I had exchanged numbers with a woman in CIBBOWS whose pace was compatible with my own, and we began meeting up for regular swims. I conducted our first conversation like an interview; I had forgotten what small talk sounded like, and questions flew out of my mouth in rapid succession: Where did she grow up? Where did she like to swim? What was her experience of quarantine like? What were her deepest, gravest secrets? In the end I resorted to googling her, in hopes that it would stave off the desperate energy of my interrogation.

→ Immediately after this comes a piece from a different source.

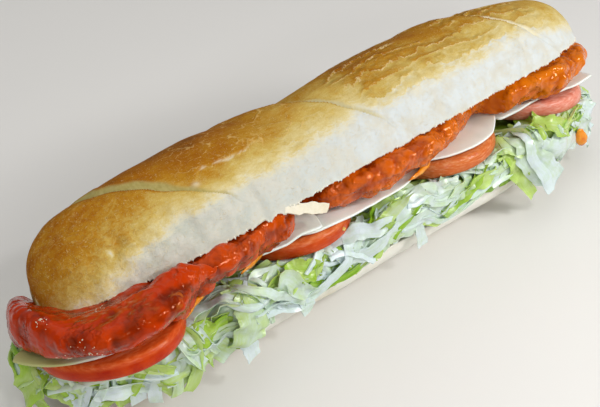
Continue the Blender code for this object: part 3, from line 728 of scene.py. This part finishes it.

One sleepless summer night, I flipped through old entries in my journal. I’m in the habit of re-reading my diary to summon back to mind small details of insignificant days. In one entry from the previous year, I had written about being caught in a torrential downpour in Manhattan. In a glowering, terrible mood, I had abandoned plans to walk to the Upper West Side and instead ran to the nearest subway station. For a long time, no train arrived. When one finally did, it was crammed with people. I managed to wiggle my body into the mass of elbows and backpacks, but then, just as the doors were closing, a foot stuck in from the platform and a tiny old man wedged his body next to mine. He looked like he’d been in the middle of a jog when the rainstorm arrived: he was wearing a flimsy pair of running shorts and a tank top and was drenched to the bone. He had no choice but to press the entirety of his wet body against mine. Something inside me broke—I began giggling uncontrollably. This was an untenable degree of intimacy to have with a stranger. Recalling this memory in the After, the unavoidable feeling of his dampness was like encountering something from a parallel universe. Was there really a time in which strangers and I were so casual, so unafraid in our togetherness? 

Now we are figuring out how to feel togetherness while keeping apart. On an evening in August, in those final days of a strange summer, I walked through Prospect Park. It was full of people. As I walked, I heard two women describing someone they knew, heaping so much genuine praise on this person that I wanted to meet her, if only to tell her how much her friends loved her. “She is just glowing with love,” said one girl to the other. “I mean, she is just jolly as fuck.” I passed a man who had set up an amp and a microphone off the main path and was performing a shaky comedy bit about Amber Alerts—bold, I thought—for an audience of two. Later, on my way home, I passed a poodle and a terrier waiting stock-still outside a bodega, their cocked heads quivering in anticipation. A man came out with two pieces of crispy bacon in his hand. The look of ecstasy on the dogs’ faces when he fed it to them was enough to make three other people walking down the street laugh. It made me laugh too. It felt good to feel the presence of other people pressing down on me. 

The first rule of open-water swimming is never to swim alone. That’s dangerous. We’re taught to sign to one another to check in. A fist to the top of the head means the swimmer is OK. Flailing arms mean they are not. We’re taught to use crocodile eyes between strokes to scan the horizon, stay the course, and make sure none of our fellow swimmers are left behind. We know to lead one another or switch off flanking the group so one person can look out for rocks protruding from the shore and another for Jet Skis. We know to call out to the swimmer who is unknowingly headed to New Jersey. In the water, we look out for one another as we do on land. We know our survival could be in the hands of the stranger beside us. When we surface for breath, we raise our heads to see where it is we have landed.